Mvula sacks acting CEO
Mvula Trust’s acting CEO has been relieved of his duties amid an investigation into a tender scandal.
JOHANNESBURG - The board of Mvula Trust has relieved the organisation's acting CEO of his duties before appointing a permanent replacement.
The move comes less than two weeks after an Eyewitness News and Daily Maverick investigation which revealed allegations of fronting against the trust.
A police investigation is underway into a R30 million government tender, a large part of which was channeled to a company owned by one of Mvula's trustees.
Mvula Trust is advertising the position of CEO and is yet to interview potential candidates.
But Eyewitness News has learnt that acting CEO Silas Mbedzi was removed from his position on Monday, and asked to return to work as a senior board member.

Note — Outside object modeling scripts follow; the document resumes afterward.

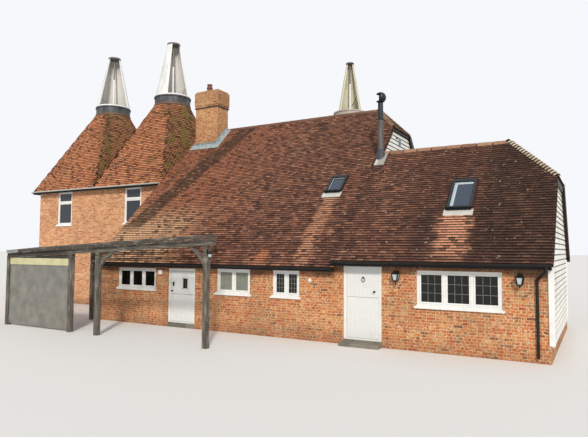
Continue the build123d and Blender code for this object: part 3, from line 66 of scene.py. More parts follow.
class Link:
    """A socket in a node tree; sums on it add Math nodes and node() adds any other node."""

    def __init__(self, tree, socket):
        self.tree = tree
        self.socket = socket

    def node(self, kind, settings=None, sockets=None, output=0):
        """Add one node: first its settings or its ramp's stops, then the values or links of its sockets."""
        made = self.tree.nodes.new(kind)
        for name, value in (settings or {}).items():
            if name == "stops":
                ramp = made.color_ramp
                ramp.elements.remove(ramp.elements[-1])
                for count, (place, colour) in enumerate(value):
                    stop = ramp.elements.new(place) if count else ramp.elements[0]
                    stop.position = place
                    stop.color = colour
            else:
                setattr(made, name, value)
        for name, value in (sockets or {}).items():
            if isinstance(value, Link):
                self.tree.links.new(value.socket, made.inputs[name])
            else:
                made.inputs[name].default_value = value
        return Link(self.tree, made.outputs[output])

    def other(self, output):
        """Another output of the same node."""
        return Link(self.tree, self.socket.node.outputs[output])

    def math(self, operation, *terms):
        """A Math node on this value and any other terms."""
        return self.node("ShaderNodeMath", {"operation": operation}, dict(enumerate((self, *terms))))

    def swapped(self, operation, term):
        """A Math node with the other term first."""
        return self.node("ShaderNodeMath", {"operation": operation}, {0: term, 1: self})

    __add__ = partialmethod(math, "ADD")
    __radd__ = partialmethod(swapped, "ADD")
    __sub__ = partialmethod(math, "SUBTRACT")
    __rsub__ = partialmethod(swapped, "SUBTRACT")
    __mul__ = partialmethod(math, "MULTIPLY")
    __rmul__ = partialmethod(swapped, "MULTIPLY")
    __truediv__ = partialmethod(math, "DIVIDE")
    __gt__ = partialmethod(math, "GREATER_THAN")
    floor = partialmethod(math, "FLOOR")
    size = partialmethod(math, "ABSOLUTE")
    least = partialmethod(math, "MINIMUM")
    most = partialmethod(math, "MAXIMUM")

    def above(self, limit):
        """How far this stands above a limit, or 0."""
        return (self - limit).most(0)

    def ease(self, low, high):
        """0 below low, 1 above high and a soft slope between them."""
        return self.node("ShaderNodeMapRange", {"interpolation_type": "SMOOTHSTEP"},
                         {"Value": self, "From Min": low, "From Max": high})

    def mix(self, first, second):
        """A colour between two, with this value as its share of the second."""
        colours = {0: self, 6: paint(first), 7: paint(second)}
        return self.node("ShaderNodeMix", {"data_type": "RGBA"}, colours, 2)

    def ramp(self, *stops):
        """A colour for this value, out of pairs of a value and its colour."""
        stops = [(place, paint(colour)) for place, colour in stops]
        return self.node("ShaderNodeValToRGB", {"stops": stops}, {0: self})

    def split(self):
        """The three parts of a vector."""
        x = self.node("ShaderNodeSeparateXYZ", None, {0: self})
        return x, x.other("Y"), x.other("Z")


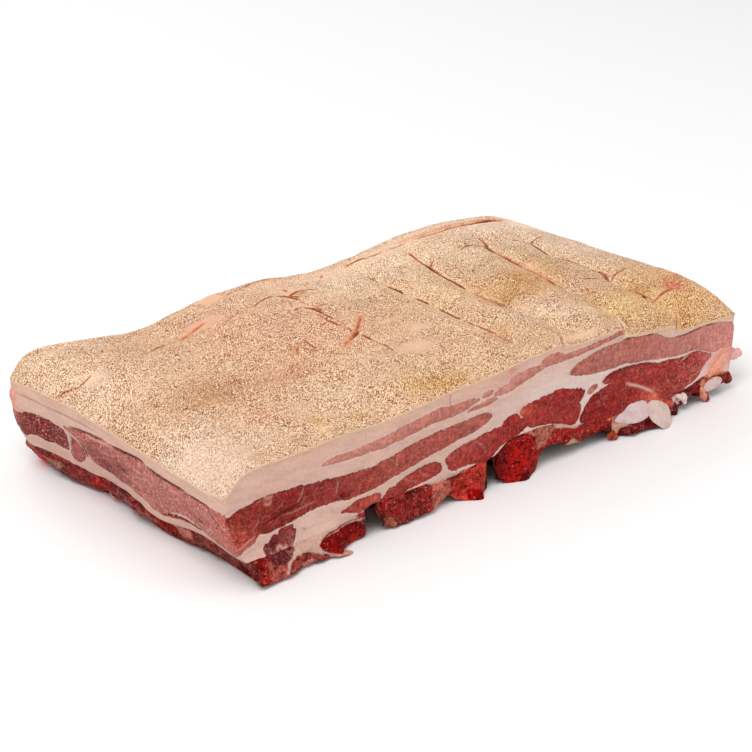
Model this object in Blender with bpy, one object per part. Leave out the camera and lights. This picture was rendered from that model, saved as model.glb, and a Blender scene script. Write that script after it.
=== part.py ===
"""Raw pork belly slab with its rind on and its ribs in, lying bone side down.

X runs along the slab, Y from the front cut face to the back one, and Z up from the surface it lies on.
The layers are, from the top: back fat under the rind with a seam of fat below it, two wedges of pale lean
held between them, a sheet of dark lean, and the rib layer. The rib layer is three blocks of meat, split by
two notches at the front, with three ribs and three cartilages running across the slab through them.

Each layer is an outline in X and Z, lofted across the slab. Shapes are first laid out in a plain box,
LENGTH by WIDTH, and bend() then gives that box the slab's undercut end and uneven foot.
Outline heights and places are in millimetres, and the finished meshes in metres.
"""

import bmesh
import bpy
import numpy as np
from mathutils import Vector
from mathutils.geometry import delaunay_2d_cdt

MM = 0.001
LENGTH = 400.0
WIDTH = 196.0
HALF_LENGTH = LENGTH / 2
HALF_WIDTH = WIDTH / 2

GAP = 0.3  # clearance between two touching pieces
TOP_STEPS = 28  # samples along the rind
BLOCK_STEPS = (9, 9, 13)  # samples along each block of rib meat, from left to right
STATIONS = 13  # sections across the slab
ROD_STATIONS = 9  # sections along a rib or cartilage
ROD_SIDES = 10
OVERRUN = 4.0  # how far a cutter runs past each cut face

UNDERCUT = 17.0  # how far the left end slopes in under the rind
UNDERCUT_HEIGHT = 42.0
UNDERCUT_REACH = 70.0
CORNER_REACH = 55.0  # along X and Y, where the back left corner is drawn out
CORNER_X = 4.0
CORNER_Y = 7.5
FOOT_HEIGHT = 20.0  # height up to which the cut faces wander in and out
FOOT_REACH = 45.0
END_REACH = 60.0
MEAT_LIFT = 1.4  # the meat between the ribs stays about this far off the surface
CORNER_ROUNDING = 3.0


def curve(*points):
    """A smooth function through (place, value) points, which turns only at its points and is level past its ends."""
    places = np.array([point[0] for point in points], float)
    values = np.array([point[1] for point in points], float)
    rises = np.diff(values) / np.diff(places)
    slopes = np.gradient(values, places)
    slopes[1:-1][rises[1:] * rises[:-1] <= 0] = 0.0

    def at(place):
        place = np.clip(place, places[0], places[-1])
        i = np.clip(np.searchsorted(places, place) - 1, 0, len(places) - 2)
        step = places[i + 1] - places[i]
        s = (place - places[i]) / step
        start = (1 + 2 * s) * (1 - s) ** 2 * values[i] + s * (1 - s) ** 2 * step * slopes[i]
        end = s * s * (3 - 2 * s) * values[i + 1] + s * s * (s - 1) * step * slopes[i + 1]
        return start + end

    return at


def ease(value):
    """Smooth step from 0 to 1."""
    value = np.clip(value, 0.0, 1.0)
    return value * value * (3 - 2 * value)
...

The chairperson of the board and Deputy Water Affairs Minister Rejoice Mabudafhasi said there were many people who could watch over the position.
"There is nothing that is strange. There isn't much work. The hard work and most of the work that needs to be done has already been done by him."
She said a permanent CEO would be appointed soon and that projects were not being interrupted.
But Corruption Watch has questioned the move, asking how long it will take to find a permanent CEO and who will lead the trust at an operational level in the meantime.
Its spokesperson, David Lewis, said now more than ever, Mvula needs a strong manager.
"It is an odd move that I think demands explanation."
Mvula maintains there was nothing illegal or corrupt in the awarding of the tender, while the Department of Cooperative Governance and Traditional Affairs, which awarded the tender, is yet to comment on the allegations.
Meanwhile, it appears Mbedzi plans to challenge the decision, while it remains unclear whether the move to remove him was valid.
ALLEGED CONFLICT IN THE AWARDING OF THE TENDER
In 2011, government announced a tender for a portion of its Community Work Programme (CWP).
The CWP required a "lead agent" to oversee the channeling of hundreds of millions of rands (Mvula Trust says more than a billion rand) to communities in several provinces.
The concept was that people would be hired to work two or three days a week on whatever projects most benefited their communities.
Their wages were covered by government and paid by whatever organisation won the tender through its subcontractors on the ground.
Mvula was considered to handle the tender because only a non-profitable organisation could apply.
There are conflicting accounts of how the trust became involved, but what is known is that another company, Ubuntu Sima, was aware of the tender and agreed to be a partner.
Ubuntu Sima was a for-profit company and one of its directors, Gabsie Mathenjwa, was and still is a trustee of Mvula Trust.